Right now, as this appears on the Internet, I am not at home in Friendswood, Texas, I am in a hotel outside Washington DC and it's the final day of the Malice Domestic Convention. I cannot, however, tell you who won the Agathas, or better yet, who won the Button Contest a few of us put together (okay, I offered buttons, other brilliant minds did the heavy lifting) or even if I am too exhausted to walk. That's because it's really Monday, April 26th as I write this. I am NOT READY to leave and I thought of something over the weekend that would help us all.
I say, how about "Google House?" You know, a search engine for everything inside your abode that you cannot find? The things that were right where you left them yesterday and have somehow disappeared into the ether. Why is it, when you must be at the airport at a certain time--no deadline extension there--that you cannot find your stuff? Okay, my house is a wreck, but I know where my stuff is--usually.

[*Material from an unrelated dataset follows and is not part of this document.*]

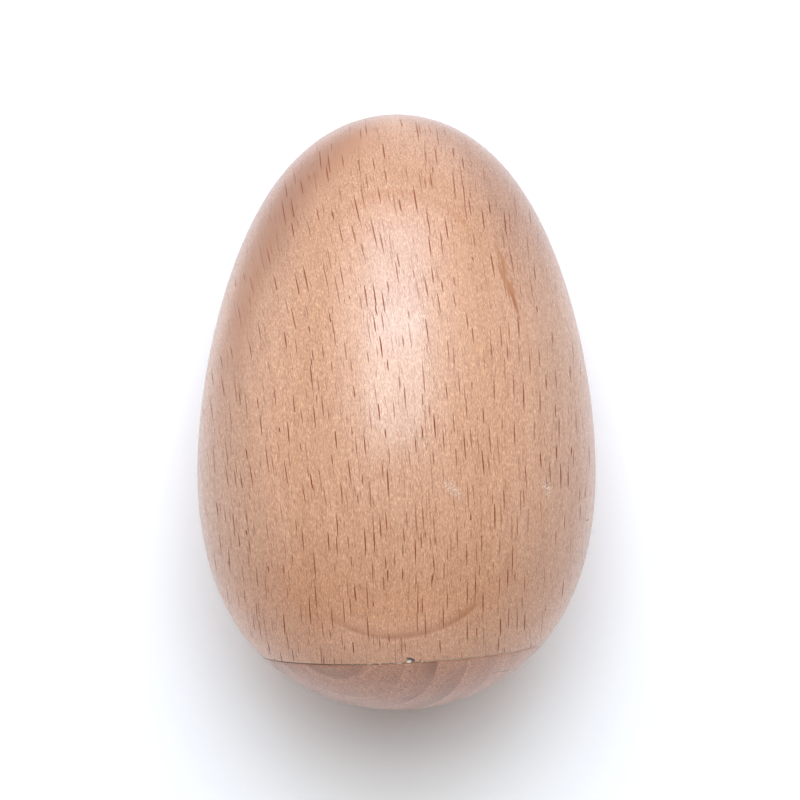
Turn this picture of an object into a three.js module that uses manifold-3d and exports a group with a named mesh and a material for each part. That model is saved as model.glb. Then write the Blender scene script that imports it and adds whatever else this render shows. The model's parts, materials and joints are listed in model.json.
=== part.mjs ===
// Egg shaker: a turned beech egg, bored out from its blunt end, filled with loose steel shot and
// closed by a beech plug that is glued into the mouth and turned flush with the outside.
//
// Millimetres, +Z up. The egg lies on its side: its long axis runs along +Y, with the small end
// towards +Y and the plug towards -Y. The origin is on the surface that the egg lies on, under the
// middle of its length.
import * as THREE from "three";
import { mergeVertices } from "three/addons/utils/BufferGeometryUtils.js";
import Module from "manifold-3d";

// The turned outside: an ellipse of revolution whose radius is scaled along its length, which
// moves the widest place towards the blunt end and fills out both ends.
const LENGTH = 75;
const MID_RADIUS = 24.73; // half-way along the egg
const TAPER = [-0.166, 0.131, 0.036]; // first, second and third power of the place along the axis
const WIDEST_Y = -7.4;
const BELLY = [-9.2, -4.2]; // the belly is straight from here to here, under the centre of mass

// The boring, made from the blunt end on an axis that runs a little to one side of the egg's own.
const BORE_OFFSET = 0.8;
const SEAT_RADIUS = 18; // the counterbore that takes the plug
const MOUTH_Y = -30.4; // where the counterbore breaks out through the outside
const SEAT_DEPTH = 5;
const CHAMBER_RADIUS = 16.5;
const CHAMBER_STRAIGHT_TO = 8; // the chamber is a cylinder as far as this, and then a dome
const DOME_DEPTH = 24;

// The plug and the film of dried glue round it.
const GLUE_GAP = 0.15; // between the wall of the seat and the plug
const FIT_GAP = 0.03; // keeps neighbouring faces apart

// The steel shot, lying in one layer along the bottom of the chamber.
const BEAD_RADIUS = 2.5;
const BEAD_COLUMNS = 6;
const BEAD_ROWS = 4;
const BEAD_PITCH = 5.4; // from bead to bead along a column
const BEAD_CLEARANCE = 0.2; // to the chamber's wall
const FIRST_BEAD_Y = -22.5;

// How finely round faces are cut.
const SIDES = 48;
const SMALL_END_RINGS = 15;
const BLUNT_END_RINGS = 11;
const DOME_RINGS = 8;
const BEAD_DETAIL = 1;

const SEAT_Y = MOUTH_Y + SEAT_DEPTH;
const REST_HEIGHT = eggRadius(WIDEST_Y) * Math.cos(Math.PI / SIDES); // from the axis to the belly's flat

const BEECH = { color: 0xdcac8c, roughness: 0.42, metalness: 0 };
const PLUG_BEECH = { color: 0xd0a68c, roughness: 0.45, metalness: 0 };
const GLUE = { color: 0xb89a78, roughness: 0.6, metalness: 0 };
const STEEL = { color: 0xb8b8bc, roughness: 0.3, metalness: 1 };

const manifold = await Module();
manifold.setup();

// The outside's radius at a place along the axis.
function eggRadius(y) {
  const t = y / (LENGTH / 2);
  const scale = 1 + t * (TAPER[0] + t * (TAPER[1] + t * TAPER[2]));
  return MID_RADIUS * Math.sqrt(Math.max(0, 1 - t * t)) * scale;
}

// Places from one point on the axis to an end of the egg, closer together towards the end.
function placesTowards(end, start, rings) {
  return Array.from(
    { length: rings + 1 },
    (_, i) => start + (end - start) * Math.sin(((i / rings) * Math.PI) / 2),
  );
}

// A closed body of revolution about the Y axis, with a flat of its outline underneath.
function revolve(outline) {
  const points = outline.map(([radius, y]) => new THREE.Vector2(radius, y));
  return new THREE.LatheGeometry(points, SIDES, Math.PI / SIDES);
}

function toSolid(geometry) {
  const bare = geometry.clone();
  bare.deleteAttribute("normal");
  bare.deleteAttribute("uv");
  const merged = mergeVertices(bare, 1e-4);
  return new manifold.Manifold(
    new manifold.Mesh({
      numProp: 3,
      vertProperties: merged.attributes.position.array,
      triVerts: new Uint32Array(merged.index.array),
    }),
  );
}

function toGeometry(solid) {
  const { vertProperties, triVerts } = solid.getMesh();
  const geometry = new THREE.BufferGeometry();
  geometry.setAttribute("position", new THREE.BufferAttribute(vertProperties, 3));
  geometry.setIndex(new THREE.BufferAttribute(triVerts, 1));
  geometry.computeVertexNormals();
  return geometry;
}

// The whole outside as one solid egg.
function eggSolid() {
  const blunt = placesTowards(-LENGTH / 2, BELLY[0], BLUNT_END_RINGS).reverse();
  const small = placesTowards(LENGTH / 2, BELLY[1], SMALL_END_RINGS);
  const outline = [...blunt, ...small].map((y) => [eggRadius(y), y]);
  outline[BLUNT_END_RINGS][0] = eggRadius(WIDEST_Y);
  outline[BLUNT_END_RINGS + 1][0] = eggRadius(WIDEST_Y);
  return toSolid(revolve(outline));
}

// The air that the boring leaves: the counterbore for the plug, then the domed chamber.
function boringSolid() {
  const dome = Array.from({ length: DOME_RINGS + 1 }, (_, i) => {
    const angle = ((i / DOME_RINGS) * Math.PI) / 2;
    return [CHAMBER_RADIUS * Math.cos(angle), CHAMBER_STRAIGHT_TO + DOME_DEPTH * Math.sin(angle)];
  });
  dome[DOME_RINGS][0] = 0;
  const outline = [
    [0, -LENGTH],
    [SEAT_RADIUS, -LENGTH],
    [SEAT_RADIUS, SEAT_Y],
    [CHAMBER_RADIUS, SEAT_Y],
    ...dome,
  ];
  return toSolid(revolve(outline).translate(BORE_OFFSET, 0, 0));
}

// A ring, or a disc where the inner radius is 0, that runs from the seat out past the egg.
function seatedSolid(innerRadius, outerRadius) {
  const from = SEAT_Y - FIT_GAP;
  const outline = [
    [innerRadius, -LENGTH],
    [outerRadius, -LENGTH],
    [outerRadius, from],
    [innerRadius, from],
  ];
  if (innerRadius > 0) outline.push([innerRadius, -LENGTH]);
  return toSolid(revolve(outline).translate(BORE_OFFSET, 0, 0));
}

function piece(name, geometry, finish) {
  const mesh = new THREE.Mesh(geometry, new THREE.MeshStandardMaterial(finish));
  mesh.name = name;
  return mesh;
}

// Each bead lies against the chamber's wall, in columns that are set half a pitch apart.
function beads() {
  const track = CHAMBER_RADIUS - BEAD_CLEARANCE - BEAD_RADIUS;
  const columnPitch = (BEAD_PITCH * Math.sqrt(3)) / 2;
  const made = [];
  for (let row = 0; row < BEAD_ROWS; row++) {
    for (let column = 0; column < BEAD_COLUMNS; column++) {
      const across = (column - (BEAD_COLUMNS - 1) / 2) * columnPitch;
      const along = FIRST_BEAD_Y + (row + (column % 2) / 2) * BEAD_PITCH;
      const name = `steel_bead_${String(made.length + 1).padStart(2, "0")}`;
      const bead = piece(name, new THREE.IcosahedronGeometry(BEAD_RADIUS, BEAD_DETAIL), STEEL);
      bead.position.set(BORE_OFFSET + across, along, -Math.sqrt(track ** 2 - across ** 2));
      made.push(bead);
    }
  }
  return made;
}

const egg = eggSolid();
const shell = egg.subtract(boringSolid());
const plug = egg.intersect(seatedSolid(0, SEAT_RADIUS - GLUE_GAP));
const glue = egg.intersect(
  seatedSolid(SEAT_RADIUS - GLUE_GAP + FIT_GAP, SEAT_RADIUS - FIT_GAP),
);

const shaker = new THREE.Group();
shaker.add(piece("egg_shell", toGeometry(shell), BEECH));
shaker.add(piece("end_plug", toGeometry(plug), PLUG_BEECH));
shaker.add(piece("glue_line", toGeometry(glue), GLUE));
shaker.add(...beads());
shaker.position.z = REST_HEIGHT;

export default shaker;
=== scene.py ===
"""The looks of a turned beech egg shaker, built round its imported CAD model."""

import json
import math

import bmesh
import bpy
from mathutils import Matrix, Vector, noise


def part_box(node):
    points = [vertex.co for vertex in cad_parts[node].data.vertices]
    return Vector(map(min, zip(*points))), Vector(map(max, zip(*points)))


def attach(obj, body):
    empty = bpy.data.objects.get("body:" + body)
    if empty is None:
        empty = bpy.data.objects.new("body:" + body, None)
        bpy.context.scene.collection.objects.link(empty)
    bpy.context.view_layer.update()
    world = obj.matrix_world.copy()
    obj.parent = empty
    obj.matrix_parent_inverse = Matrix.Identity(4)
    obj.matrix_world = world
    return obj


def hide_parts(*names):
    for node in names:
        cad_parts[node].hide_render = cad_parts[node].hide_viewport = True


MM = 0.001

# The turned outside, in millimetres, as the CAD model has it.
LENGTH = 75
MID_RADIUS = 24.73
TAPER = (-0.166, 0.131, 0.036)
WIDEST_Y = -7.4

# The boring and the plug.
BORE_OFFSET = 0.8
SEAT_RADIUS = 18
SEAT_Y = -25.4
CHAMBER_RADIUS = 16.5
CHAMBER_STRAIGHT_TO = 8
DOME_DEPTH = 24
GLUE_GAP = 0.15  # between the wall of the seat and the plug
FIT_GAP = 0.03  # keeps the plug and the film of glue off the ledge
GLUE_FIT = 0.015  # keeps the film off the wood on both sides
PLUG_SHIFT = 0.05  # the plug sits this much to the right in its seat

# The seam's small chip: its angle round the boring, its half-width, how far it reaches from the
# seam and its depth.
CHIP_ANGLE = math.radians(2.6)
CHIP_HALF_WIDTH = 0.62
CHIP_REACH = 0.55
CHIP_DEPTH = 0.42

# How finely the turned pieces are cut.
COLUMNS = 288
CHIP_COLUMNS = 24
SHELL_ROWS = 130
PLUG_ROWS = 46
DOME_ROWS = 14
NEAR_SEAM = (0.9, 0.65, 0.48, 0.34, 0.22, 0.12, 0.0)  # the shell's last rows, this far from the seam
SHELL_SEAT = (0.08, 0.35, 1.0)  # rows down the seat's wall, as shares of its depth
PLUG_SEAT = (0.1, 0.5, 1.0)
CHAMBER_WALL = (SEAT_Y, -17, -8, 0, CHAMBER_STRAIGHT_TO)  # rows along the chamber's straight wall

# The camera looks down at a point that is level with the egg's axis.
CAMERA_DISTANCE = 600
CAMERA_TILT = math.radians(3.2)
CAMERA_AIM = (0.44, 1.55)
VIEW_WIDTH = 100.8  # what the camera sees across, at that height
SENSOR = 36


def egg_radius(y):
    """The outside's radius at a place along the axis."""
    t = max(-1, min(1, y / (LENGTH / 2)))
    return MID_RADIUS * math.sqrt(1 - t * t) * (1 + t * (TAPER[0] + t * (TAPER[1] + t * TAPER[2])))


def blunt_place(radius):
    """Where along the axis the blunt half has this radius."""
    low, high = -LENGTH / 2, WIDEST_Y
    for _ in range(50):
        middle = (low + high) / 2
        if egg_radius(middle) < radius:
            low = middle
        else:
            high = middle
    return (low + high) / 2


# ---------------------------------------------------------------- the frame and the camera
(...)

But it's that purse you only bring out once a year, the shoes that kill your feet that you banished to the far reaches of your closet (or so you thought) and those black pants. Where in the heck are those black pants hiding? So, I have decided that some brilliant person needs to create a device that barcodes your stuff--an invisible barcode, of course--and then when you cannot find something, you bring it up on this device, hit send and you receive a message as to just where that darn purse is hiding.
I know. I write fiction and this is ridiculous. But it did remind me that I have way too much stuff. Last year, I took a tip from a professional organizer that I saw on TV. He suggested that you reverse the hangers on the clothing in your closet--so the hanger hook is in the wrong direction. As you wear and then wash something in the next year, you may then hang this item up correctly. Once the year is up, everything in your closet that is still hanging in the wrong direction needs to go. I checked my hangers today as I was frantically searching for that once-a-year handbag.
Let me say this: The Salvation Army is getting a lot of nice stuff after I return from Malice.
How about you? Could you use my invention "Google House?"